While the aforementioned things are the most concrete things that prove a Super Mario Bros. 2 game style is more likely than ever in Super Mario Maker 2, there are a few other reasons for its inclusion that I’ll point out here. First off, the image above shows that “extra styles” are sectioned from the main four game styles. Currently, this section only houses Super Mario 3D World, but there is clearly space there for other styles and it would certainly be odd for it to be the only Extra Style ever added.
As for more personal reasons, the multiplayer feature shows that Mario doesn’t have to be the sole playable character, so a Super Crown-style powerup (insert Bowsette joke here) to change characters could possibly work if Nintendo were to do a Super Mario Bros. 2 theme.

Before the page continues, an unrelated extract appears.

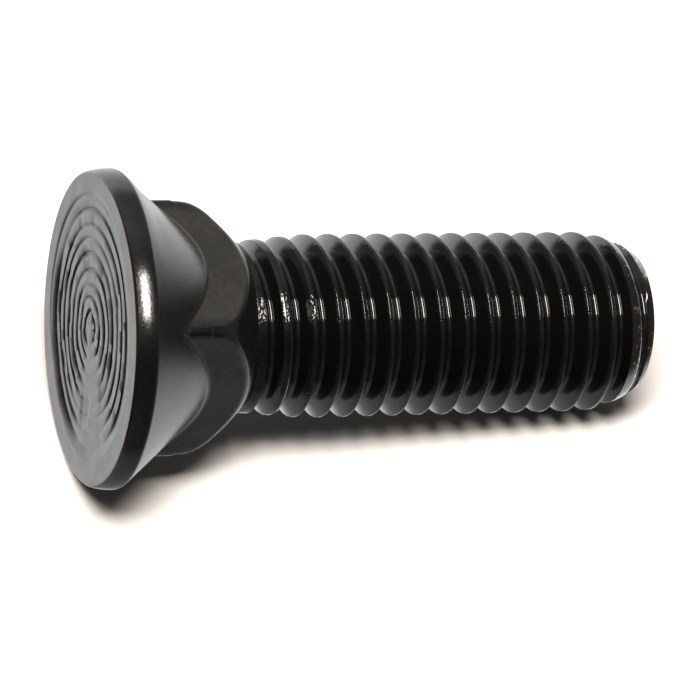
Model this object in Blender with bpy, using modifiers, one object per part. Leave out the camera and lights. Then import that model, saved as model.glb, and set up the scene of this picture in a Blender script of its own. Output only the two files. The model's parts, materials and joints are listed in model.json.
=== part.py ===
"""Plow bolt, 5/8-11 x 2 in, with a round countersunk head and a square neck.

It is one forged and rolled solid. The head's flat face lies on z = 0, the axis is +Z
and the neck's flats face +X, -X, +Y and -Y. All lengths are in metres.
"""
import math

import bmesh
import bpy
from mathutils import Matrix, Vector

MM = 0.001

# Bolt
LENGTH = 49.9 * MM

# Head: a flat face, a low rim that flares a little and an 80 degree countersink
HEAD_DIAMETER = 27.4 * MM
FACE_DIAMETER = 26.8 * MM
FACE_EDGE_RADIUS = 0.3 * MM
RIM_HEIGHT = 1.8 * MM
RIM_BLEND_RADIUS = 0.4 * MM
COUNTERSINK_ANGLE = math.radians(80.0)

# Square neck, as forged: rounded corners and a shoulder that curves in to the thread.
# The thread has to pass the square hole, so the flats stand just outside it.
NECK_OVER_THREAD = 0.025 * MM
NECK_CORNER_RADIUS = 0.75 * MM
NECK_CORNER_LENGTH = 2.45 * MM
SHOULDER_RADIUS = 3.9 * MM
SHOULDER_ANGLE = math.radians(45.0)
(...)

Many of the world themes of Super Mario Bros. 2 are included in Super Mario Maker 2, which would make a smooth transition (in terms of aesthetics) less drastic. Also, wouldn’t it be fitting for the second Super Mario Maker game to feature the style of the second western Mario Bros. game?
Even if a game style based on Super Mario Maker 2 is never added to Super Mario Maker 2, it seems that the groundwork has been laid to bring us a step closer to a possible conclusion. Don’t get me wrong: Super Mario Maker 2 looks absolutely amazing, and it added many fan-requested features like slopes, so I am definitely looking forward to the game that is about to jumpstart Nintendo’s strong 2019 lineup.
Nintendo clearly listened to fan feedback for this game, so fans need to make it clear to them this is a style they eventually want included in the game. Despite my bias as a fan of Super Mario Bros. 2, I just want to show that it’s more possible than ever in Super Mario Maker 2.